Once You Understand the Data, Take Steps to Minimize It for Good
Whether your organization is or is not using labels to manage sensitive data where it lives, the steps to minimizing sensitive data collection and managing it through its lifecycle are the same. The framework for full-scale unstructured data privacy minimization needs to include the following elements:
- Policies: Establishing policies for the collection, access, management, storage, and retention of sensitive data. These policies are the guardrails that establish what compliant data looks like based on business need and the level of agreed upon acceptable risk.
- Discovery & Cleanup of Legacy Data: Conducting data discovery and cleanup on legacy data in unstructured data repositories to uncover, document, and remediate sensitive data in compliance with policy.
- Business Application Mapping: Connecting the discovered sensitive data to the business areas that placed it in the unstructured data repositories.
- Process Review and Training: Having each business area link its discovered sensitive data to the business processes driving collection, then reviewing, revising, training around those processes as required.
- Governance: Establishing data governance protocols for new data collection processes to ensure compliance with sensitive data regulatory requirements and organizational policy.
- Metrics and Reporting: Conducting re-discovery and measuring and reporting results on an ongoing basis to uncover and address gaps in sensitive data compliance.
Realigning for Rediscovery
In Part 1 of this series, we outlined an approach for using file analysis software to conduct a full-scale unstructured data cleanup. This approach defensibly reduces the volume of accumulated unstructured data, conducts analysis to discover sensitive data within the remaining content, and creates reports by business area for data review and action. The approach also calls on business areas to link discovered sensitive data to the processes for collecting it and to review those processes to identify and address compliance gaps. Preventing misplaced and mismanaged sensitive data once and for all continues this process by setting an on-going re-discovery process.

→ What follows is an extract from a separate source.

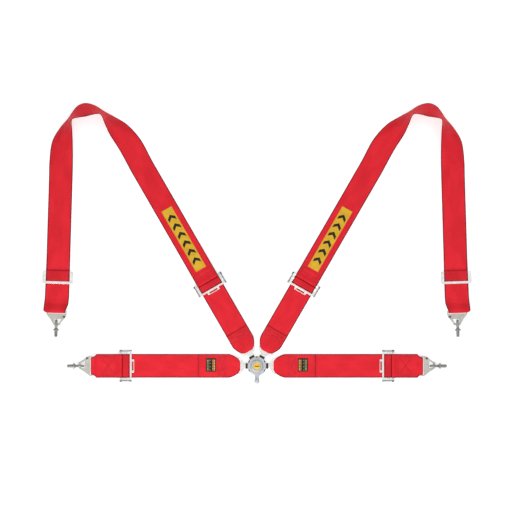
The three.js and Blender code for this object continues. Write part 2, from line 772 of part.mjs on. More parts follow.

Following the recommended three-phase sensitive data cleanup plan we outlined in part I makes shorter work of establishing an ongoing compliance monitoring program. Having an unstructured data inventory, organized by business area, allows you to refresh your data cleanup project plan and conduct rediscovery of sensitive data on a set schedule. Our recommended process is to take the following steps once a cleanup project is completed:
- Establish Rediscovery Cadences: Determine and schedule regular intervals for reviewing unstructured data repositories for sensitive data. How often you review a repository depends on factors including policy requirements, consumer data collection processes, user access levels, the active/inactive status of data, and the level of risk the repository presents. Refreshes can be scheduled weekly, monthly, quarterly or annually to align with the level of risk a business group and repository present, or in alignment with governance team review cycles.
- Add New Data Repositories: Partner with your IT team to determine if any new unstructured data repositories were added since the cleanup. Follow the steps in Part I to scope, secure credentials, and map the data in these new locations to the accountable business areas.
- Confirm and Test Credentials: Work with IT to ensure your credentials to access the data repositories for review are current.
- Review the Sensitive Data Discovery Rules: Partner with your privacy compliance team to review the rules for identifying sensitive data, taking care to add any new requirements resulting from regulatory or policy changes.
- Review and Adjust Business Area Designations: Review your previous work to configure your file analysis program to assign discovered data to the accountable business areas and make any changes needed to reflect organizational changes or realignments.
- Run Rediscovery Analysis: Configure your file analysis software to only review and analyze new and changed data since your last sensitive data discovery analysis.
- Report the Results: Create and share reports of changes that incorporate top-level compliance scoring and benchmarking in the sensitive data findings for all impacted business.
- Remediate and Review: Confirm that business areas take steps to remediate sensitive data uncovered in rediscovery according to policy. Instruct business areas to review processes and take steps to address the reasons for non-compliance.
Making Data Minimalization Timeless Instead of Point-In-Time
The approach outlined above establishes a foundation for sensitive data minimization as a new way of working. It moves an organization from a snapshot-in-time picture of privacy compliance to an ongoing process of reviewing and reducing sensitive data. Creating a metrics framework that incorporates top-level scoring and reporting allows organizations to prioritize and focus on what matters most. First, it gives organizations an up-to-date map of where sensitive data currently lives and engages the business owners to redesign their processes to support data minimization. Secondly, it establishes a regular cadence for reviewing and reporting on the non-compliant storage of sensitive data in those data repositories to prevent future accumulation. Finally, it prompts the organization to ensure data minimization remains at the forefront of policies, procedures, and workflows as the business continues to evolve.